Edge computing security is the practice of processing and protecting data at or near the point of generation rather than in a centralized data center. It reduces data exposure in transit and enables real-time threat detection at the network edge.
Why is edge computing better for security than centralized models?
Edge computing reduces latency to under 20ms, limits sensitive data transmission across networks, and enables autonomous operation during outages. Centralized models create single points of failure and cannot absorb terabit-scale DDoS attacks without degradation.
What are the biggest security risks in edge computing environments?
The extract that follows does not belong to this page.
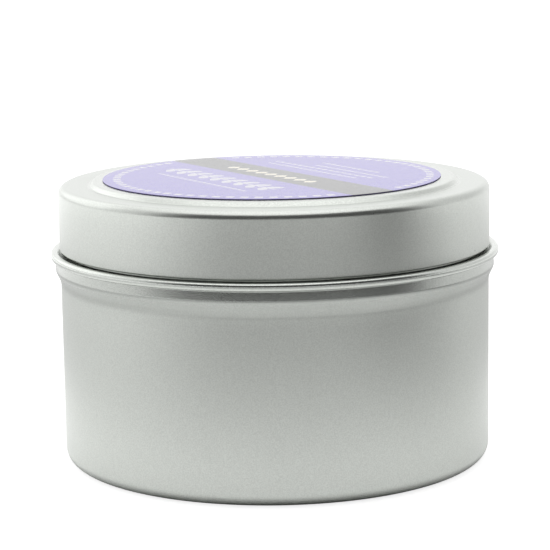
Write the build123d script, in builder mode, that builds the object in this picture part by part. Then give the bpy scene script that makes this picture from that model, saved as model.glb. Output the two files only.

Physical tampering, device heterogeneity, and asymmetric threat visibility are the three primary risks. CISA identifies end-of-support edge devices as active attack vectors, and hardware-level protections like TPM 2.0 are required for physically exposed nodes.
How does zero trust apply to edge computing?
Zero trust at the edge requires cryptographic identity verification for every device and connection, because traditional perimeter assumptions do not hold in distributed, physically exposed environments. Every node must authenticate independently, regardless of network location.
How does edge computing help with regulatory compliance?
Integrated edge platforms enforce data locality architecturally, simplifying compliance with PCI DSS 4.0, DORA, NIS2, and data sovereignty regulations. They generate consistent audit trails automatically, reducing the documentation burden across distributed infrastructure.